Of course, a week later, it was reported (much more quietly!) that Musk and ExTwitter had agreed to comply with the censorship demands.

That takes us to Australia. A similar scenario has been playing out there over the last month or so. At the end of April, a federal court granted an injunction to the Australian eSafety Commissioner, saying that ExTwitter had to “take all reasonable steps” to remove video of a stabbing attack in a church in Wakeley, a suburb of Sydney.

ExTwitter responded by geoblocking the video, so it was not available to users appearing to come from Australia. Of course, geoblocking has its limitations, and the Australian eSafety Commissioner declared that such an approach was not good enough. She said that ExTwitter had to treat the injunction as a global injunction, given that users in Australia might otherwise come across the content via a VPN.

But now the eSafety commissioner has taken the matter to court, arguing X has failed to comply with the law because its interim action was to “geoblock” the content, not delete it.

Geoblocking means the content cannot be viewed in Australia, but this can be circumvented by anyone using a virtual private network (VPN), which obscures a user’s location.

Lawyers for the eSafety Commission told the federal court geoblocking was not enough to comply with the Online Safety Act.

Musk and ExTwitter rightly pushed back on this, though their framing of it being some sort of heroic fight against Australian censorship was a bit overblown. The company was fine blocking the content in Australia. Its only protest was about the global nature of the block. Also, the company had given in to similar global block demands in India.

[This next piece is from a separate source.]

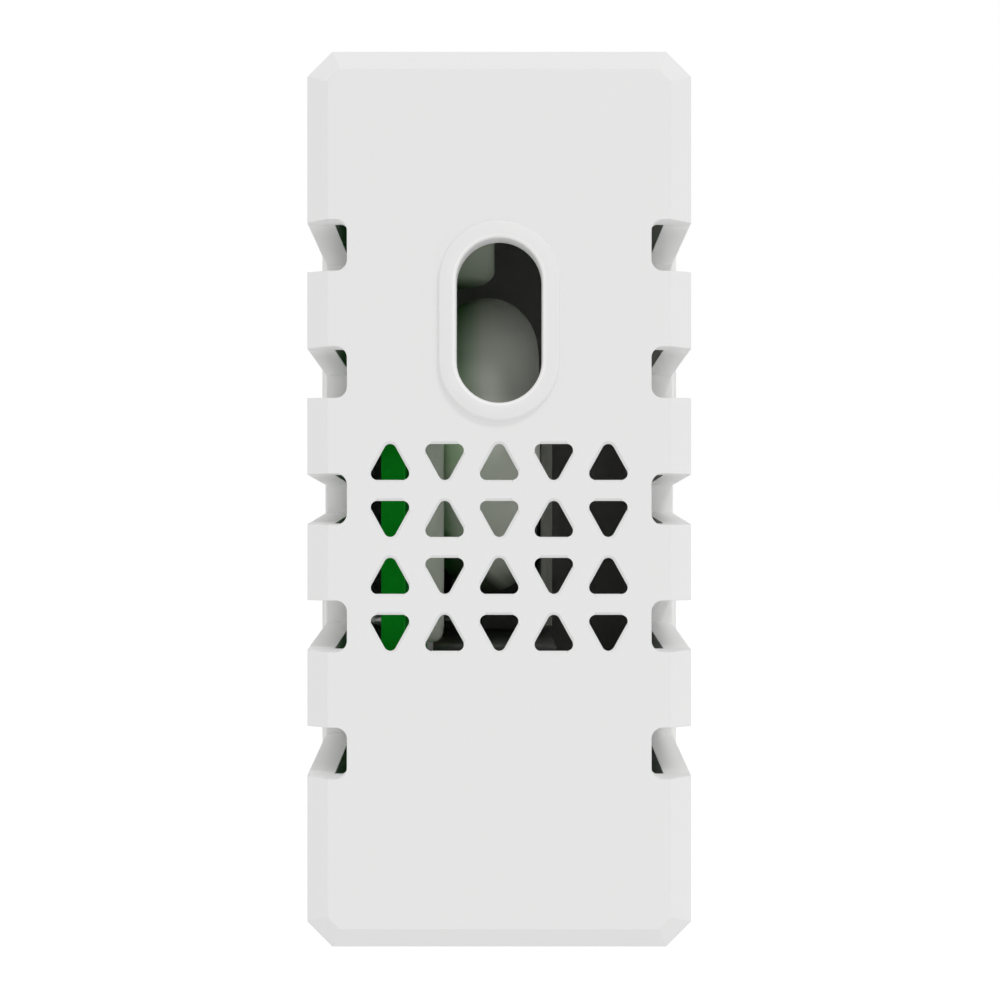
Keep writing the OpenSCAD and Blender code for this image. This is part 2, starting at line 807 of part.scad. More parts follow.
// Lead that starts level at a height over the board, bends and goes down through it.
// It runs along +x for a length, counted to the middle of the hole.
module bent_lead(run, lift, dia) {
    tail = board_t + solder_h + lead_end;
    translate([0, 0, lift])
        rotate([0, 90, 0])
            cylinder(d = dia, h = run - bend_r);
    translate([run - bend_r, 0, lift - bend_r])
        rotate([90, 0, 0])
            rotate_extrude(angle = 90)
                translate([bend_r, 0]) circle(d = dia);
    translate([run, 0, -tail])
        cylinder(d = dia, h = lift - bend_r + tail);
}

// Pair of bent leads of an axial piece that lies along y
module axial_leads(span, body_l, lift, dia) {
    for (side = [-1, 1])
        rotate([0, 0, side * 90])
            translate([body_l / 2 - lead_in, 0, 0])
                bent_lead(span / 2 - body_l / 2 + lead_in, lift, dia);
}

// Coated disc that stands parallel to the board, with a swollen rim
module varistor(dia, thick, rim, lift, pitch, hole, lead) {
    start = sqrt(pow(dia / 2 - rim / 4, 2) - pow(pitch / 2, 2));
    translate([0, 0, lift])
        rotate_extrude($fn = 96)
            polygon(concat([[0, -thick / 2]],
                [for (a = [-90 : 10 : 90]) [dia / 2 - rim + rim * cos(a), thick / 2 * sin(a)]],
                [[0, thick / 2]]));
    for (side = [-1, 1])
        translate([start, side * pitch / 2, 0])
            bent_lead(hole - start, lift, lead);
}

module varistor_line_neutral() {
    color(coat_grey)
        on_board(big_depth, big_z)
            varistor(big_dia, big_t, big_rim, big_lift, big_pitch, big_reach - big_depth, lead_dia);
}

module varistor_line_earth() {
    color([0.7, 0.73, 0.68])
        on_board(small_depth, small_z)
            varistor(small_dia, small_t, small_rim, small_lift, small_pitch, small_reach - small_depth,
                thin_dia);
}

// Slim round body with domed ends that lies along y
module capsule(dia, l, dome, lift) {
    translate([0, 0, lift])
        rotate([90, 0, 0])
            rotate_extrude()
                polygon(concat([[0, -l / 2]],
                    [for (a = [0 : 15 : 90]) [dia / 2 * sin(a), -l / 2 + dome * (1 - cos(a))]],
                    [for (a = [90 : -15 : 0]) [dia / 2 * sin(a), l / 2 - dome * (1 - cos(a))]]));
}

module thermal_fuse() {
    color([0.8, 0.81, 0.78])
        on_board(fuse_depth, fuse_z) {
            capsule(fuse_dia, fuse_l, fuse_dia / 2, fuse_dia / 2 + fuse_gap);
            axial_leads(fuse_span, fuse_l, fuse_dia / 2 + fuse_gap, thin_dia);
        }
}

module gas_discharge_tube() {
    lift = tube_dia / 2 + fit;
    color([0.88, 0.88, 0.86])
        on_board(tube_depth, tube_z) {
            translate([0, tube_l / 2, lift])
                rotate([90, 0, 0]) {
                    cylinder(d = tube_dia - 2 * cap_rise, h = tube_l);
                    cylinder(d = tube_dia, h = cap_l);
                    translate([0, 0, tube_l - cap_l]) cylinder(d = tube_dia, h = cap_l);
                }
            axial_leads(tube_span, tube_l, lift, lead_dia);
        }
}

module film_capacitor() {
    stand = fit;
    color([0.13, 0.13, 0.14])
        on_board(film_depth, film_low) {
            translate([0, 0, stand])
                cube([film_d, film_h, film_w]);
            for (z = [film_end, film_h - film_end])
                translate([film_d / 2, z, -board_t - solder_h - lead_end])
                    cylinder(d = thin_dia, h = board_t + solder_h + 1);
        }
}

// Resistor or diode with rounded ends, standing a clearance off the board
module axial_piece(dia, l, place, turn = 0) {
    on_board(place[0], place[1])
        rotate(turn) {
            capsule(dia, l, dia / 4, dia / 2 + fit);
            axial_leads(l + 2 * axial_run, l, dia / 2 + fit, thin_dia);
        }
}

module dropper_resistor() {
    color([0.35, 0.55, 0.7]) axial_piece(axial_dia, axial_l, dropper_at);
}

module bleed_resistor() {
    color([0.35, 0.55, 0.7]) axial_piece(bleed_dia, bleed_l, bleed_at);
}

module series_resistor() {
    color([0.35, 0.55, 0.7]) axial_piece(axial_dia, axial_l, series_at);
}

module rectifier_diode() {
    color([0.12, 0.12, 0.12]) axial_piece(diode_dia, diode_l, diode_at);
}

module clamp_diode() {
    color([0.7, 0.35, 0.2]) axial_piece(diode_dia, diode_l, clamp_at, 90);
}

module indicator_led() {
    foot = led_dia / 2 + led_rim;
    color([0.95, 0.3, 0.25])
        on_board(led_at, lens_z) {
            translate([0, 0, board_x])
                rotate([0, 90, 0])
                    rotate_extrude()
                        polygon(concat([[0, 0], [foot, 0], [foot, led_rim_t], [led_dia / 2, led_rim_t]],
                            [for (a = [0 : 10 : 90])
                                [led_dia / 2 * cos(a), led_l - led_dia / 2 + led_dia / 2 * sin(a)]]));
            for (side = [-1, 1])
                translate([lead_in, side * led_pitch / 2, 0])
                    mirror([1, 0, 0])
                        bent_lead(led_at + lead_in - led_reach, board_x, thin_dia);
        }
}

// Flat solder tag with an eye, on a round pin
module tag(i) {
    color(steel)
        on_board(tag_depth, tag_height(i)) {
            difference() {
                translate([-tag_t / 2, -tag_w / 2, fit / 2])
                    cube([tag_t, tag_w, tag_h]);
                translate([-1, 0, tag_h - tag_w / 2])
                    rotate([0, 90, 0])
                        cylinder(d = tag_w / 2, h = 2);
            }
            translate([0, 0, -board_t - solder_h - lead_end])
                cylinder(d = lead_dia, h = board_t + solder_h + 1);
        }
}

module line_tag() {
    tag(0);
}

module neutral_tag() {
    tag(1);
}

module earth_tag() {
    tag(2);
}

module insulation_sheet() {
    color([0.45, 0.46, 0.43])
        block([sheet_x, sheet_x + sheet_t], [board_in + sheet_back, inside_front],
            [sheet_mid - sheet_h / 2, sheet_mid + sheet_h / 2]);
}

rear_cover();
front_housing();
face_plate();
indicator_lens();
circuit_board();
varistor_line_neutral();
varistor_line_earth();
gas_discharge_tube();
thermal_fuse();
film_capacitor();
dropper_resistor();
bleed_resistor();
series_resistor();
rectifier_diode();
clamp_diode();
indicator_led();
line_tag();
neutral_tag();
earth_tag();
insulation_sheet();
solder_joints();
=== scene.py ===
import math

import bmesh
import bpy
import numpy as np
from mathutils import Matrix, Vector


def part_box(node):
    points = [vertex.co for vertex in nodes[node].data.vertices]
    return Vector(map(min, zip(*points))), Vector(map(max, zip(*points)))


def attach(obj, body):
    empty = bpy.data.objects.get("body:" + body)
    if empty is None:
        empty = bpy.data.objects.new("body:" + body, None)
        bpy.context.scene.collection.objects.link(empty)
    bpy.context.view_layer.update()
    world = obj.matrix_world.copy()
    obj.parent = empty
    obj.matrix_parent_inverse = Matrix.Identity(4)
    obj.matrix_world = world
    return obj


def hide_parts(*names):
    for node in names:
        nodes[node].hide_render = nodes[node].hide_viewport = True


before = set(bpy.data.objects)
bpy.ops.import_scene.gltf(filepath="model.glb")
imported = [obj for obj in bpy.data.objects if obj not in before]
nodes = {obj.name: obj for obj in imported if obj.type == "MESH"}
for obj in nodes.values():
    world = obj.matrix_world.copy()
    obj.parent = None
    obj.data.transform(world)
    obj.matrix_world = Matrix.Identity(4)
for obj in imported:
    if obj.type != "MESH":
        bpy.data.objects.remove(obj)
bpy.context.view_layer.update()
scene = bpy.context.scene
mm = 0.001
print("frame loaded:", len(nodes), "nodes")

coverLow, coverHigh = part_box("rear_cover")
rimLow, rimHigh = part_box("front_housing")
lipDepth = 0.38 * mm
backFace = coverLow.y + lipDepth
midHeight = (coverLow.z + coverHigh.z) / 2


def place(x, depth, height):
    # from millimetres across, forward from the back face and up from the middle to the part's frame
    return np.array([x * mm, backFace + depth * mm, midHeight + height * mm])


class Nodes:
    # Small helper that adds shader nodes and links them
    def __init__(self, tree):
        self.tree = tree

    def add(self, kind, **settings):
        node = self.tree.nodes.new(kind)
        for name, value in settings.items():
            setattr(node, name, value)
        return node

    def fill(self, socket, value):
        # links an input to another socket, or sets it
        if isinstance(value, bpy.types.NodeSocket):
            self.tree.links.new(value, socket)
        else:
            socket.default_value = value

    def put(self, node, **values):
        # fills the inputs of a node by name, with _ for a space
        for name, value in values.items():
            self.fill(node.inputs[name.replace("_", " ")], value)
        return node

    def math(self, operation, *values):
        node = self.add("ShaderNodeMath", operation=operation)
        for socket, value in zip(node.inputs, values):
            self.fill(socket, value)
        return node.outputs[0]

    def product(self, value, *others):
        for other in others:
            value = self.math("MULTIPLY", value, other)
        return value

    def mix(self, factor, a, b, blend="MIX"):
        # mixes two colours, each a socket or three numbers
        node = self.add("ShaderNodeMix", data_type="RGBA", blend_type=blend)
        for index, value in ((0, factor), (6, a), (7, b)):
            self.fill(node.inputs[index], (*value, 1) if isinstance(value, tuple) else value)
        return node.outputs[2]

    def spread(self, value, low, high, newLow=0.0, newHigh=1.0):
        # carries the range from low to high over to another one, and holds it at its ends
        node = self.add("ShaderNodeMapRange", clamp=True)
        self.put(node, Value=value, From_Min=low, From_Max=high, To_Min=newLow, To_Max=newHigh)
        return node.outputs[0]

    def ownPlace(self):
        return self.add("ShaderNodeTexCoord").outputs["Object"]

    def part(self, vector, axis):
        return self.put(self.add("ShaderNodeSeparateXYZ"), Vector=vector).outputs[axis]

    def normalPart(self, axis):
        # how far a face looks along an axis
        return self.part(self.add("ShaderNodeNewGeometry").outputs["Normal"], axis)

    def noise(self, scale, detail, source=None, **more):
        node = self.add("ShaderNodeTexNoise")
        self.put(node, Vector=source or self.ownPlace(), Scale=scale, Detail=detail, **more)
        return node.outputs[0]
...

But still, that’s an important legal fight. In the past, we’ve talked about this issue in the context of a Canadian court that ordered a global injunction against certain Google search results in the Equustek case. That case ended sort of oddly, in that an American court said that Google couldn’t be forced into a global injunction, while a Canadian court said “yes they can.” And… then basically everyone gave up. Some have reasonably argued that the USMCA trade agreement between the US, Canada, and Mexico may have effectively made the Canadian Equustek decision obsolete, due to its effective intermediary liability protections, but I don’t think anyone has tested that yet.

So, now, the fight moved to Australia. The EFF itself weighed in, arguing on behalf of ExTwitter that a global takedown is bullshit.

The Australian takedown order also ignores international human rights standards, restricting global access to information without considering less speech-intrusive alternatives. In other words: the Commissioner used a sledgehammer to crack a nut.

Thankfully, a couple weeks back, the Australian federal court correctly sided with ExTwitter and against the eSafety Commissioner, in saying that it was improper to order a global injunction.

And that’s where things currently stand, though it feels like this discussion is far from over. I appreciate that, in this case, Musk was willing to stand up for some level of free speech and fight back against the global injunction. And, also, shame on the Australian eSafety Commissioner who should know better.

Of course, now don’t be surprised to see more attempts to pressure ExTwitter in Australia. Just last week, the company lost a motion in a different case, meaning that it is subject to the jurisdiction of a Queensland court over claims of discrimination due to alleged “hate speech” on the platform.

Either way, kudos to Elon for standing up for what’s actually right in this one case. I wish he’d do it in most other similar situations, but so far the record on that has been pretty spotty.